*Rows*.
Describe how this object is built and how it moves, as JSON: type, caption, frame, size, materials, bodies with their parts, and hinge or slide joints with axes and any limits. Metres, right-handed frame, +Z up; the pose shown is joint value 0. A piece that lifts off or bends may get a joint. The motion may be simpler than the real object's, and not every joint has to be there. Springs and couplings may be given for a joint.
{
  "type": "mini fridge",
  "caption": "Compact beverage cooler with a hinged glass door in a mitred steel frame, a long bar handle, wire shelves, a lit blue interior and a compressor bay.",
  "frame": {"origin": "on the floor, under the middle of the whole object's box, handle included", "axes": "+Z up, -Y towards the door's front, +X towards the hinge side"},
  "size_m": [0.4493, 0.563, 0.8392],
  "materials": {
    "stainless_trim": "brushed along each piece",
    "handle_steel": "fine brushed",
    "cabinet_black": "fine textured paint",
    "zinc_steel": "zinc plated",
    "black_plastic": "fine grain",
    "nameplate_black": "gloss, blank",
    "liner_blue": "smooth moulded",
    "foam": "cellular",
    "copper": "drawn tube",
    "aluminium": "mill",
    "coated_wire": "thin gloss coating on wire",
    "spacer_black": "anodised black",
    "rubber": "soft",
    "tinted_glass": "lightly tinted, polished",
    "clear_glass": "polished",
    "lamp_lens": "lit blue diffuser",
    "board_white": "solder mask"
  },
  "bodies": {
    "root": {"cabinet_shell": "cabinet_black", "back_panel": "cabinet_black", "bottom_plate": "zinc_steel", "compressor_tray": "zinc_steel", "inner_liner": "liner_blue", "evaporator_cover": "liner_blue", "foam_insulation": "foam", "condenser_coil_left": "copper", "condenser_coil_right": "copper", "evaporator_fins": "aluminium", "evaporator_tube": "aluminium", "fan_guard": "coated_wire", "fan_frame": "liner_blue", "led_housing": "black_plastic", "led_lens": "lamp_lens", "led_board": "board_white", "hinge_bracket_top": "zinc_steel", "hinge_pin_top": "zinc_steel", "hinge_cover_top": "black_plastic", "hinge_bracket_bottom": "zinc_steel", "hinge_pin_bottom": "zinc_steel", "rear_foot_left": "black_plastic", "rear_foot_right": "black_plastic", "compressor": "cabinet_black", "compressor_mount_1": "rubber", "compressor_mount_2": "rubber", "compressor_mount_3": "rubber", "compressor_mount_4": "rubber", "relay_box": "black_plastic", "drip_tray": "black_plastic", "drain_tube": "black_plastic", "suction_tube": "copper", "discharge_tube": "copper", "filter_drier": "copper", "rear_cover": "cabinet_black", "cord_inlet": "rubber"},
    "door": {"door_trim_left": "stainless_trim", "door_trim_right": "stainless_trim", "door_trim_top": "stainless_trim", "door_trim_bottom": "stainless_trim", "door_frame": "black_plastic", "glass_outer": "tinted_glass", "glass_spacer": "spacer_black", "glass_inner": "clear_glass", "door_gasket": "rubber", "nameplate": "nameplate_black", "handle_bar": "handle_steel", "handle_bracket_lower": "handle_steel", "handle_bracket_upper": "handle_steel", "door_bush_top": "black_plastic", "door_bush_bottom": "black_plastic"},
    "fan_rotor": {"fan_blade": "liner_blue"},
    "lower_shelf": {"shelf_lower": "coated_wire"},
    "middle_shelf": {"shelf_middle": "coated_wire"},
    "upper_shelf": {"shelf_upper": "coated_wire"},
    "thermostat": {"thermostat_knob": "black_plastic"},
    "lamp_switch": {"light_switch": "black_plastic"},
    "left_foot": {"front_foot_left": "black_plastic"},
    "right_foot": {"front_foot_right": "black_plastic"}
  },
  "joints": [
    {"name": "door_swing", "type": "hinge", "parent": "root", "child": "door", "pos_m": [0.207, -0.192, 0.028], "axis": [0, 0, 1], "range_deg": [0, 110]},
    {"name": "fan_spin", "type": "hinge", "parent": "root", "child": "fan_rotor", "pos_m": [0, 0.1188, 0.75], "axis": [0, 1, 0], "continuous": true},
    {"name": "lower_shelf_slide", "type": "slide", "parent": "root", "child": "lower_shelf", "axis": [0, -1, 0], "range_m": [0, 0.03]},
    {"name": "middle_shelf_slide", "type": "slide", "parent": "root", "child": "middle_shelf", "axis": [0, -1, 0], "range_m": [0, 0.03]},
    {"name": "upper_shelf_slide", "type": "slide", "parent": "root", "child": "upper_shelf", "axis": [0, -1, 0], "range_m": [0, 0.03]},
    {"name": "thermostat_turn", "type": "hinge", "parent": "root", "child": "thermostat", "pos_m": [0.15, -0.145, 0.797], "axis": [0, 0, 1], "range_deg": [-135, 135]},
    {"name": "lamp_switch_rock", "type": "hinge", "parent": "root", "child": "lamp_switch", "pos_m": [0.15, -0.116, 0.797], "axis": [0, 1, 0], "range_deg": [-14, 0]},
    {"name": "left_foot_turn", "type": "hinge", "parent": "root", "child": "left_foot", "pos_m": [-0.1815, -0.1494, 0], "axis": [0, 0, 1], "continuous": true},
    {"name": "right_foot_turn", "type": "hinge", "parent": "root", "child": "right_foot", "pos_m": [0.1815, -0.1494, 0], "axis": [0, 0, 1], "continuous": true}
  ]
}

==

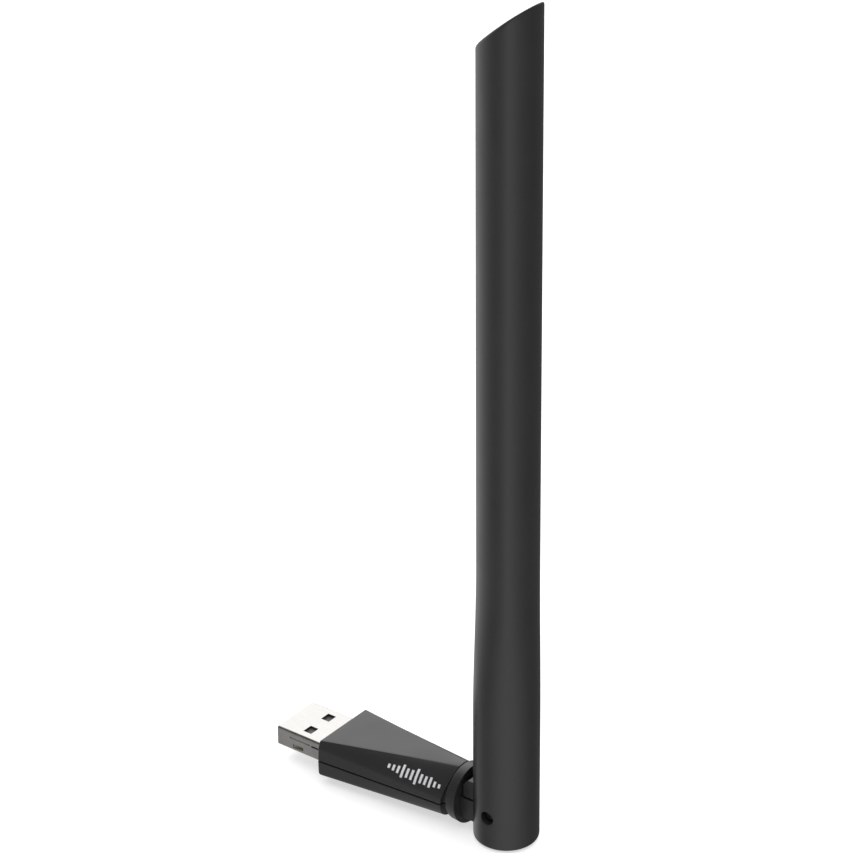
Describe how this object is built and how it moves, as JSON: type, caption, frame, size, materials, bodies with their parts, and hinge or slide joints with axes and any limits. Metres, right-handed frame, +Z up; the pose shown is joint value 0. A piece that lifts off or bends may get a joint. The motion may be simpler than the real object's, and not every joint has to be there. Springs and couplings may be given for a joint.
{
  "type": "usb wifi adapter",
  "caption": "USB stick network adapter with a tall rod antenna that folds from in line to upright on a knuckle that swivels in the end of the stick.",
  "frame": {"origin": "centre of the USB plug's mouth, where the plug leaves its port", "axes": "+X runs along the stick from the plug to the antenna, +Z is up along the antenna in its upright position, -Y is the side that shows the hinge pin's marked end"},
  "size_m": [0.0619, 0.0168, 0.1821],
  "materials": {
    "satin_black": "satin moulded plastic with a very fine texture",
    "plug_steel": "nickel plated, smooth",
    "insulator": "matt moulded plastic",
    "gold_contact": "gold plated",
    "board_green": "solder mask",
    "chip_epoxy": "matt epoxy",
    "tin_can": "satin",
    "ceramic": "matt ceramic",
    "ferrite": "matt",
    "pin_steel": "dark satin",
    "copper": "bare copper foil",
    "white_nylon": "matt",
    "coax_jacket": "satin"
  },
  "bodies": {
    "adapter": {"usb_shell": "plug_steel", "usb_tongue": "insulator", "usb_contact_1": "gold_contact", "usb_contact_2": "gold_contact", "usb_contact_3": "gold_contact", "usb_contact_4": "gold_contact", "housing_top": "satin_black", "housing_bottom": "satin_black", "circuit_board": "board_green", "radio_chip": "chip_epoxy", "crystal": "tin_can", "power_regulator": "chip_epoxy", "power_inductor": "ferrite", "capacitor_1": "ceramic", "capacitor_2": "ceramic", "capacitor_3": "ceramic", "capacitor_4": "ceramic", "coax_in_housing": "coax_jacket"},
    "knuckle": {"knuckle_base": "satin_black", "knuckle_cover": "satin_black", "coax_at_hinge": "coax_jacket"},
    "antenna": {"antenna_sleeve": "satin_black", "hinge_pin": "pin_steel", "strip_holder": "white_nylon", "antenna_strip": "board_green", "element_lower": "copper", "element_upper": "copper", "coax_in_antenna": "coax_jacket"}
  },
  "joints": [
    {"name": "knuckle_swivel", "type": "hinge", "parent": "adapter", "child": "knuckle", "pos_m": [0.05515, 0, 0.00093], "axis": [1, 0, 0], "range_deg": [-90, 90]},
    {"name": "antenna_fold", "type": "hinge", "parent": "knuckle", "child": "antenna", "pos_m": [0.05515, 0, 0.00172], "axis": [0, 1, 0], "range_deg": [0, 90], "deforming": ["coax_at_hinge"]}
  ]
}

*Task*.
Only lines that contain the word "with" are wanted; copy each of them.

*Full response*.
Describe how this object is built and how it moves, as JSON: type, caption, frame, size, materials, bodies with their parts, and hinge or slide joints with axes and any limits. Metres, right-handed frame, +Z up; the pose shown is joint value 0. A piece that lifts off or bends may get a joint. The motion may be simpler than the real object's, and not every joint has to be there. Springs and couplings may be given for a joint.
  "caption": "Compact beverage cooler with a hinged glass door in a mitred steel frame, a long bar handle, wire shelves, a lit blue interior and a compressor bay.",
Describe how this object is built and how it moves, as JSON: type, caption, frame, size, materials, bodies with their parts, and hinge or slide joints with axes and any limits. Metres, right-handed frame, +Z up; the pose shown is joint value 0. A piece that lifts off or bends may get a joint. The motion may be simpler than the real object's, and not every joint has to be there. Springs and couplings may be given for a joint.
  "caption": "USB stick network adapter with a tall rod antenna that folds from in line to upright on a knuckle that swivels in the end of the stick.",
    "satin_black": "satin moulded plastic with a very fine texture",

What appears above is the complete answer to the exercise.